“Did he look ashamed?”
“I didn't wait to see. I had urgent business out just then.”
“Is the patient in the tent now?”
“Yes, all snug and comfortable with a nurse to take care of him. That was my urgent business. I went into the back room of the office in the midst of their jabber, slipped out the door, got into the buggy hitched back there, drove to the hotel and with Dr. Collins' help, got the patient down the ladder waiting for us, into the buggy, then got the nurse down the ladder and in, too, then away we drove lickety-cut for the tent while the mob was away from there. Then I went back to the office and attended the meeting,” added the doctor, laughing heartily.
His wife laughed too, but rather uneasily. “Were they still there when you got back?”
“Every mother's son of 'em. They didn't stay long though. I advised them to go home, that the patient was in the tent and would stay there. They broke for the tent—vowed they'd set fire to it with him in it and I think they intended to hang me,” and the doctor laughed again.
“John, don't ever get into such a scrape again. I 'phoned Mr. Felton and begged him to go down there and take someone with him.”
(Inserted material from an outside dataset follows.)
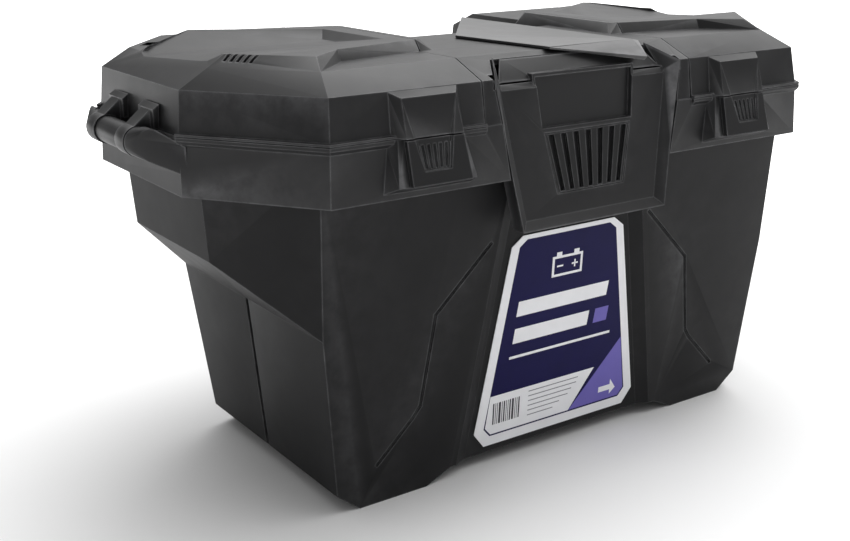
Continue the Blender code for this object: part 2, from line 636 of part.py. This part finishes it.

“You did? Well, he came, and it happened there was a member of the State Board of Health in town who had got on to the racket. He came, too, and you ought to have heard him read the riot act to those fellows:
“‘We've got a sick man here—a stranger, far from his home. You are in no danger whatever. Every doctor in town has told you so. We're going to take care of this man and don't you forget it. We have the whole State of Illinois behind us, and if this damned foolishness don't stop right here, I'll have the militia here in a few hours' time and arrest every one of you.’ That quieted them. They slunk off home and won't bother us any more.”